Tight end Vance McDonald had a very disappointing rookie season. When you’re drafted in the second round in the NFL you are expected to be an immediate contributor. Throw in the fact that he was meant to fill the vacancy created by the departure of former Swiss-Army knife tight end Delanie Walker and it’s safe to say that McDonald’s rookie year was a bust.
Trent Baalke is a smart man. It was clear from the beginning that he had no intention of re-signing Delanie Walker. Sure, Walker was a great tool for the 49er offense, but he was by no means a true playmaker. The answer for the all-important No. 2 tight end lay in the draft – that much Baalke knew.

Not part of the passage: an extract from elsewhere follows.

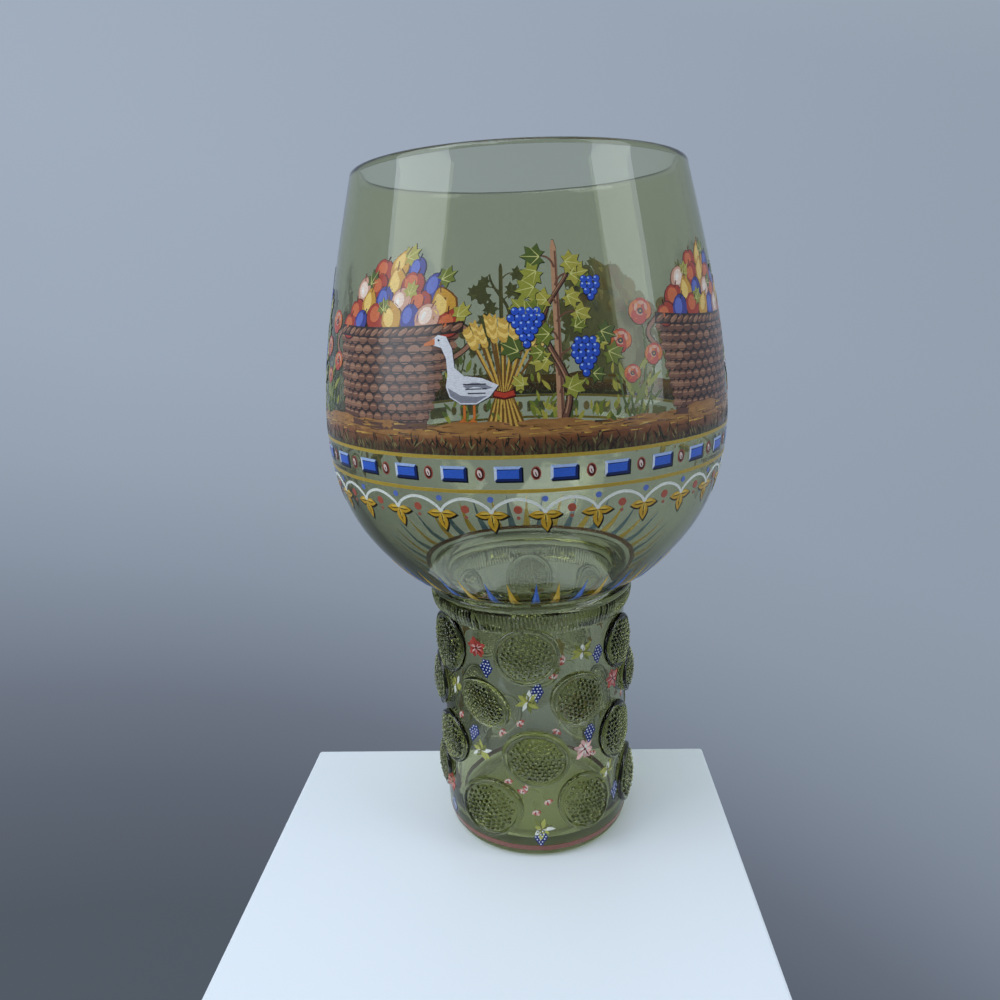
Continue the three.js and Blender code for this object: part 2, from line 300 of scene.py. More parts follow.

There were some very attractive tight end options available in last year’s draft class, including Tyler Eifert and former Harbaugh disciple Zach Ertz. But the Niners passed on both and instead moved up to select a little-known tight end of Rice named Vance McDonald.
The majority of folks around the NFL believed this was a head-scratching selection at the time, and that was completely understandable. McDonald clearly had tools; he measured in at 6’4” 267 lbs and ran a 4.6 40-yard dash. He showed promising receiving ability while in college, running polished routes and showing solid hands.
The problem was that he struggled as an in-line blocker. Throw in the fact that he was a bit of an unknown commodity coming out of a school like Rice, and it’s completely understandable that people thought he would struggle to adjust.
None of the questions raised regarding McDonald went away during his first season in the NFL. While he showed flashes of potential as a blocker in the 49ers’ jumbo run packages, he was clearly overwhelmed by the speed of the NFL game. He rushed his routes, dropped balls, and generally looked unsure of himself. As the season wore on Kaepernick simply didn’t trust him enough to throw him the football.
Baalke and Jim Harbaugh are not idiots. They understand the uncertainty surround Vance McDonald when they drafted him. But they also understood the potential he offered their offense. McDonald is a terrific athlete for his size. He fits the mold of the new-age, passing-oriented tight end associated with today’s NFL. He just needs time to reach that ceiling.
During the preseason McDonald stood out to me. He looked far more confident in his route-running, and as a result, he saw a lot more balls thrown his way.
What often goes unnoticed in football is how much route-running impacts a receiver’s ability to catch the football. Running crisp routes will give a receiver the separation necessary to get open, and a ball thrown to a receiver in open space is a whole lot easier to catch than a contested ball.
Vance McDonald had another full offseason to improve his skills. His improvement in his blocking has been easy to see. With his size he should be an excellent blocker, and now he is finally staying low to the ground and using his leverage to drive defenders back rather than reaching with his hands.
Overall, McDonald has shown tremendous potential as a dynamic offensive option. His in-line has improved greatly and fits the bill of a Niner tight end. His confidence and his chemistry with Colin Kaepernick look exponentially better than last season. With Vernon Davis being thirty years of age and coming up on the end of his contract, McDonald may take over as the top tight end in the 49er offense.
For now though, watch out for a breakout campaign from Vance McDonald.